Ian Williams, chief of the Centers for Disease Control and Prevention’s (CDC’s) OutbreakNet team, told reporters that the agency still considers the outbreak ongoing.

Officials said they have not ruled out tomatoes from southern Florida and Mexico as the possible source of the contaminated tomatoes. Both were harvesting tomatoes and were major suppliers to the US market in early April when the S Saintpaul infections started occurring.

However, the FDA has cleared tomatoes from northern Florida growing regions because they are just now being harvested and weren’t available at the start of the outbreak. Acheson said some retailers are selling those tomatoes and are posting certificates from the state of Florida verifying that they are from northern Florida. He said growing regions in central and southern Florida are no longer harvesting tomatoes.

Florida intensified its tomato testing program after the outbreak was announced, Acheson said. Though all samples so far have been negative, testing did not begin until after the central and southern Florida tomato harvests had ended, he said.

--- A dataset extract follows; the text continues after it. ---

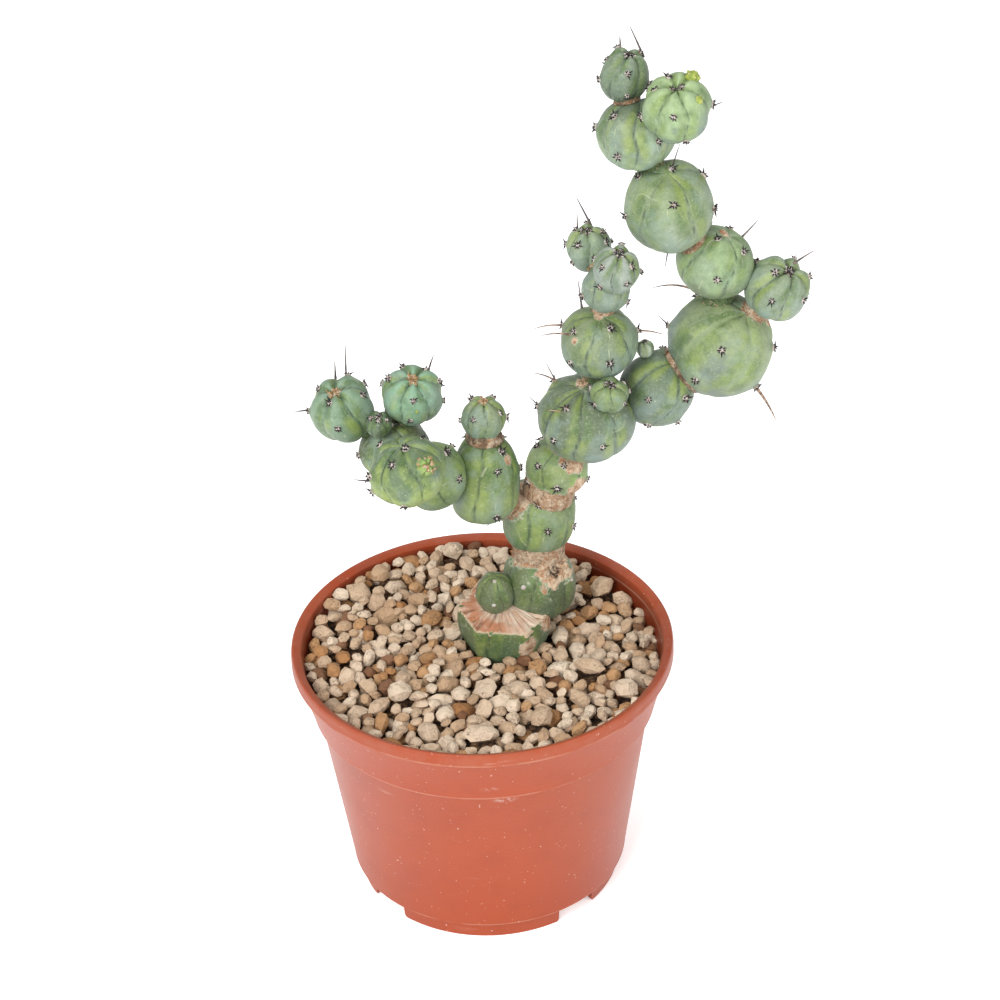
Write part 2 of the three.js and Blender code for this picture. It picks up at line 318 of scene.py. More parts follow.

The FDA has stepped up sampling on tomatoes entering the United States from all regions of Mexico, Atcheson said, but he added that the FDA doesn’t have the authority to stop shipments without evidence that tomatoes from a certain growing region are the source of the outbreak. If the contaminated tomatoes are from Mexico, he said, there is a chance that the products are still entering the United States.

Tomatoes from the Baja region of Mexico, however, have been cleared, because the area did not begin harvesting tomatoes until after infections began, FDA officials said.

Federal food safety officials are communicating with their counterparts in Mexico to determine if any Mexicans have had illnesses that match the outbreak strain, he said.